Diagram illustrating the U-Net architecture commonly used in diffusion models. Input xt goes through an encoder path (blue), a bottleneck (green), and a decoder path (red) to produce the predicted noise ϵθ. Skip connections (dashed lines) pass feature maps from the encoder to corresponding layers in the decoder. H, W, C are height, width, channels; F is the base number of features.
Incorporating Timestep Information
The diffusion process evolves over time t, and the characteristics of the noise to be predicted change accordingly (e.g., higher noise levels at larger t). Therefore, the U-Net must be conditioned on the current timestep t. A common and effective method is to use timestep embeddings.
Inspired by positional embeddings used in Transformers, the discrete timestep t (ranging from 0 to T) is first transformed into a high-dimensional vector representation. The standard approach uses sinusoidal embeddings:
PE(t,2i)=sin(t/100002i/demb)
PE(t,2i+1)=cos(t/100002i/demb)
where demb is the dimension of the embedding vector, and i indexes the components of the vector (0≤i<demb/2). This fixed embedding provides a unique representation for each timestep that the network can learn to interpret. Often, this sinusoidal embedding is further processed through a small multi-layer perceptron (MLP) before being integrated into the U-Net.
How is this time embedding vector emb(t) used within the U-Net?
- Addition/Concatenation: A simple method is to broadcast the embedding vector spatially and add or concatenate it to the feature maps at various points within the network, typically within the residual blocks of the U-Net.
- Adaptive Group Normalization (AdaGN): The embedding can be used to predict scale and shift parameters applied after normalization layers (like Group Normalization), effectively modulating the activations based on the timestep.
- FiLM Layers: Feature-wise Linear Modulation layers use the time embedding to predict a scale (γ) and bias (β) vector per feature channel. These are then applied element-wise to the feature map h: γ(emb(t))⊙h+β(emb(t)). This allows the timestep to exert fine-grained control over the network's processing.
Attention Mechanisms
While convolutional layers excel at capturing local patterns, they can struggle with long-range dependencies, especially in high-resolution images. To address this, self-attention mechanisms are often incorporated into the U-Net architecture for diffusion models.
- Self-Attention Layers: These layers allow different spatial locations (pixels or patches) in the feature maps to attend to each other, enabling the model to capture relationships between distant parts of the image. They are typically inserted at lower-resolution stages of the U-Net (e.g., 16×16 or 8×8 feature map resolutions) where the computational cost is more manageable. Adding attention helps the model generate more globally coherent structures.
- Cross-Attention: For conditional diffusion models (e.g., text-to-image), cross-attention layers are used. Here, the image feature maps (query) attend to the conditioning information, such as text embeddings (key, value). This allows the generation process to be guided by the conditioning input. This mechanism is fundamental to techniques like classifier-free guidance, where conditioning vectors are integrated via cross-attention.
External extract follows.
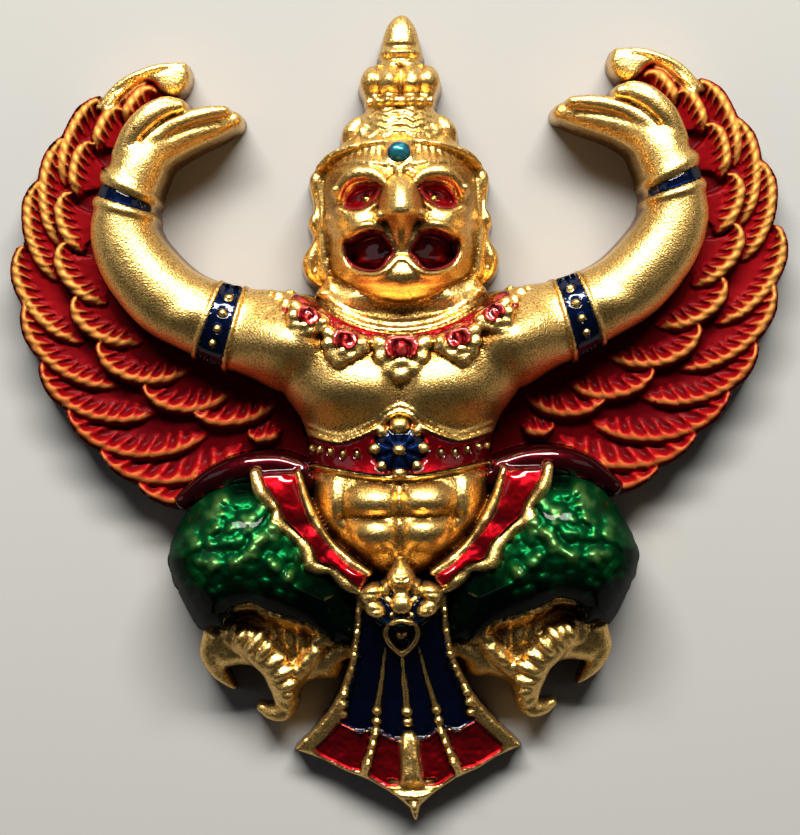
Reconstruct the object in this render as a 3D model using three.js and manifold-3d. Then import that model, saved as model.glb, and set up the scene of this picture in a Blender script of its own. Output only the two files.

Other Architectural Details
Several other design choices contribute to the performance of U-Nets in diffusion models:
- Activation Functions: Standard ReLU activations are often replaced with smoother alternatives like Swish (or SiLU) and GeLU, which have been found to perform well in deep generative models.
- Normalization: Group Normalization is frequently preferred over Batch Normalization. Batch Normalization's statistics depend on the batch, which can be problematic as the statistics of noisy images xt change significantly with the timestep t. Group Normalization computes statistics independently for each sample over groups of channels, making it more stable in this context.
- Residual Connections: Within each convolutional block of the U-Net (in addition to the main skip connections), residual connections are commonly used. These help stabilize training and allow for deeper networks by mitigating vanishing gradients.
- Network Size: The depth of the U-Net, the number of feature channels at each level, and the number of attention heads are important hyperparameters. Larger models generally yield better sample quality but require significantly more computational resources and data for training.
In summary, the U-Net architecture, enhanced with timestep embeddings, skip connections, residual blocks, suitable normalization and activation functions, and often self-attention mechanisms, provides a powerful and flexible framework for the core noise (or score) prediction task in diffusion models. While variations and alternative architectures are subjects of ongoing research, this adapted U-Net remains the cornerstone for many state-of-the-art diffusion models, particularly in the image domain. The hands-on practical section later in this chapter will guide you through implementing a basic version of this architecture.